“This year, I spent more time with my parents: my family and I helped them do online shopping and learned to cook traditional festival dishes. Without having any travel plans, this year’s holiday season gave me and many others more time to spend with our loved ones.” – Tong Zhang, Sr Director, Research & Advisory, Beijing
“2021 is the Year of the Ox or ‘Niu’ in Mandarin. The year of the Ox is considered to bring good fortune and an overall positive outlook for the coming year, something we all need after navigating so much uncertainty this past year. We celebrate the Lunar New Year with red envelopes, which usually contain money that you give as a way of passing good fortune to others or as a sign of good luck.” – Michael Ryan, Managing Vice President, Shanghai
“We decorated our home on the Lunar New Year Eve with traditional decorations, like the character “Fu” hung on the door and furniture, which is a way to express people’s good wishes and excitement for the future. My family and I also bought flowers for our balcony to symbolize prosperity.
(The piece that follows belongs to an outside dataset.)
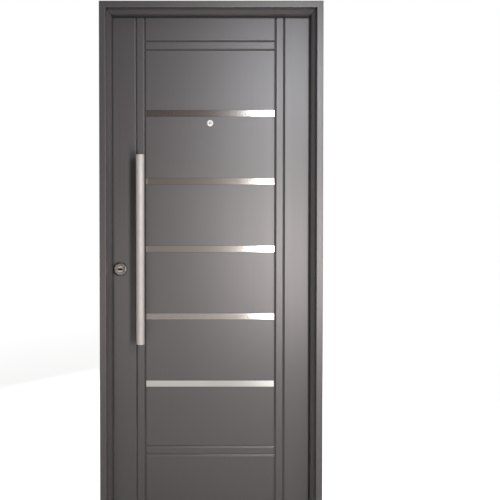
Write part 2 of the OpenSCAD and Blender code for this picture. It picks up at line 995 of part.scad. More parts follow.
frame_head();
frame_jamb_lock();
frame_jamb_hinge();
sill();
strike();
seal_head();
seal_lock();
seal_hinge();
seal_sill();
hinge_frame(0);  // hinge_frame_1
hinge_frame(1);  // hinge_frame_2
hinge_frame(2);  // hinge_frame_3
skin_outer();
skin_inner();
core();
rail_lock();
rail_hinge();
rail_top();
rail_bottom();
strip(0);  // strip_1
strip(1);  // strip_2
strip(2);  // strip_3
strip(3);  // strip_4
strip(4);  // strip_5
pull_tube();
pull_caps();
pull_posts();
pull_nuts();
lock_case();
lock_faceplate();
lock_bolts();
key_rose_outer();
key_barrel();
key_rose_inner();
lever();
peephole();
peephole_lens();
peephole_inner();
hinge_leaf(0);  // hinge_leaf_1
hinge_leaf(1);  // hinge_leaf_2
hinge_leaf(2);  // hinge_leaf_3
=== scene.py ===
# %% [markdown]
# # A steel front door, from its fixed parts to a lit scene
# The door comes as a set of exact solids: a bent-sheet frame, a pressed leaf, a lock, a pull bar
# and three hinges. Blender adds what solids can't say: how powder coat, ground steel, rubber and
# timber look, and the many small screws. Everything is in metres: X runs to the hinges, Y into the
# house and Z up.

import math

import bpy
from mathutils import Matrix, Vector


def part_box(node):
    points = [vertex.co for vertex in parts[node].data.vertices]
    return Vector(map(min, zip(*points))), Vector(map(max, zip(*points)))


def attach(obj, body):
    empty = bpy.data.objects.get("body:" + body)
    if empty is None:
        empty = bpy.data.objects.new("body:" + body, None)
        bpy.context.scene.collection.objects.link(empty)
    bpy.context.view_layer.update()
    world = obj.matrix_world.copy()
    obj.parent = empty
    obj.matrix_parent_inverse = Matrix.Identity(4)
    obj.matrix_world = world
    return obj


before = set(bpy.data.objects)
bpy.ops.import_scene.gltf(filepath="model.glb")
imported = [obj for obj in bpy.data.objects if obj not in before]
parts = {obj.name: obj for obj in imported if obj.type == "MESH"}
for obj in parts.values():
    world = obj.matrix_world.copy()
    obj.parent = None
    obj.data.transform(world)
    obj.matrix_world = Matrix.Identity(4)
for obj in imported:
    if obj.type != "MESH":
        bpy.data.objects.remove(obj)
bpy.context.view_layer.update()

# %% [markdown]
# ## Three helpers
# A colour is easiest to write as the hex value of a paint chart, but shaders count light, so one
# function turns a hex value into linear light. The second adds one node of any kind: its own
# settings by name, and for each of its sockets either a plain value or the socket of another node
# that feeds it. The third starts a material.

# %% A colour
MM = 0.001  # one millimetre, in metres


def rgb(hex_value):
    """Linear RGBA from an sRGB hex colour."""
    channels = [int(hex_value[i : i + 2], 16) / 255 for i in (1, 3, 5)]
    return [c / 12.92 if c <= 0.04045 else ((c + 0.055) / 1.055) ** 2.4 for c in channels] + [1.0]


print("hex #808080 is", [round(c, 3) for c in rgb("#808080")][:3], "in linear light")


# %% A node
def add(tree, kind, sockets=None, **settings):
    """Add a node; sockets maps an input to a value, to an output that feeds it, or to several."""
    new = tree.nodes.new(kind)
    for name, value in settings.items():
        setattr(new, name, value)
    for key, value in (sockets or {}).items():
        several = value if isinstance(value, list) else [value]
        feeds = [one for one in several if isinstance(one, bpy.types.NodeSocket)]
        if not feeds:
            new.inputs[key].default_value = value
        for one in feeds:
            tree.links.new(one, new.inputs[key])
    return new


print("one helper adds every node")


# %% A material
def finish(name, sockets):
    """A material with one shader; gives it, its tree, the shader and the Object coordinates."""
    material = bpy.data.materials.new(name)
    material.use_nodes = True
    tree = material.node_tree
    tree.nodes.clear()
    shader = add(tree, "ShaderNodeBsdfPrincipled", sockets)
    add(tree, "ShaderNodeOutputMaterial", {"Surface": shader.outputs["BSDF"]})
    return material, tree, shader, add(tree, "ShaderNodeTexCoord").outputs["Object"]


finishes = {}
print("every finish reads Object coordinates, so its pattern stays on the part")

# %% [markdown]
# ## Powder coat on sheet steel
# The leaf and the frame are folded from sheet, sprayed with grey powder and baked. The powder melts
# into a thin plastic skin with a soft sheen. One plain grey could stand for it, but up close the
# skin is slightly wavy like orange peel, and the rolled sheet under it leaves faint upright
# streaks. So the sheen is a middling roughness that changes a little in long upright bands, and two
# small bumps break up the highlights. Shade in the hollows is painted in: Ambient Occlusion finds
# every hollow by itself, and there the grey is painted nearly black and made matt.

# %% Tone of the powder coat
# To the eye: a warm dark grey that turns light where a lamp grazes its shiny resin skin
coat, tree, shader, place = finish("powder_coated_steel", {"IOR": 1.5, "Specular IOR Level": 0.9})
finishes["painted_steel"] = coat
DRIFT = 350 * MM
cloud = add(tree, "ShaderNodeTexNoise", {"Vector": place, "Scale": 1 / DRIFT, "Detail": 3.0})
tones = {"Factor": cloud.outputs["Fac"], "A": rgb("#474344"), "B": rgb("#4c4849")}
grey = add(tree, "ShaderNodeMix", tones, data_type="RGBA").outputs["Result"]
print("the grey drifts over about", round(DRIFT / MM), "mm")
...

On the first day of New Year, I had dinner with my parents, my brother, and my sister. We ate many traditional foods such as abalone, hair vegetables and dry oysters, which are symbols of monetary good fortune for the new year.” – Emily Chan, Executive Partner, Hong Kong
“This year, my family watched the Spring Festival Gala, which traditionally includes singing, dancing, sketch comedies, and other traditional Chinese shows. The show lasted until nearly 1 in the morning, so during the show, we ate dumplings and watched fireworks to celebrate the new year.”- Sherry Li, Marketing Specialist, Beijing
Instead of gathering in our global offices for annual Lunar New Year festivities, our associates still made the most of it by coming together with colleagues, family and friends virtually. As we continue to navigate remote work, we’re wishing all of those celebrating a healthy and prosperous 2021.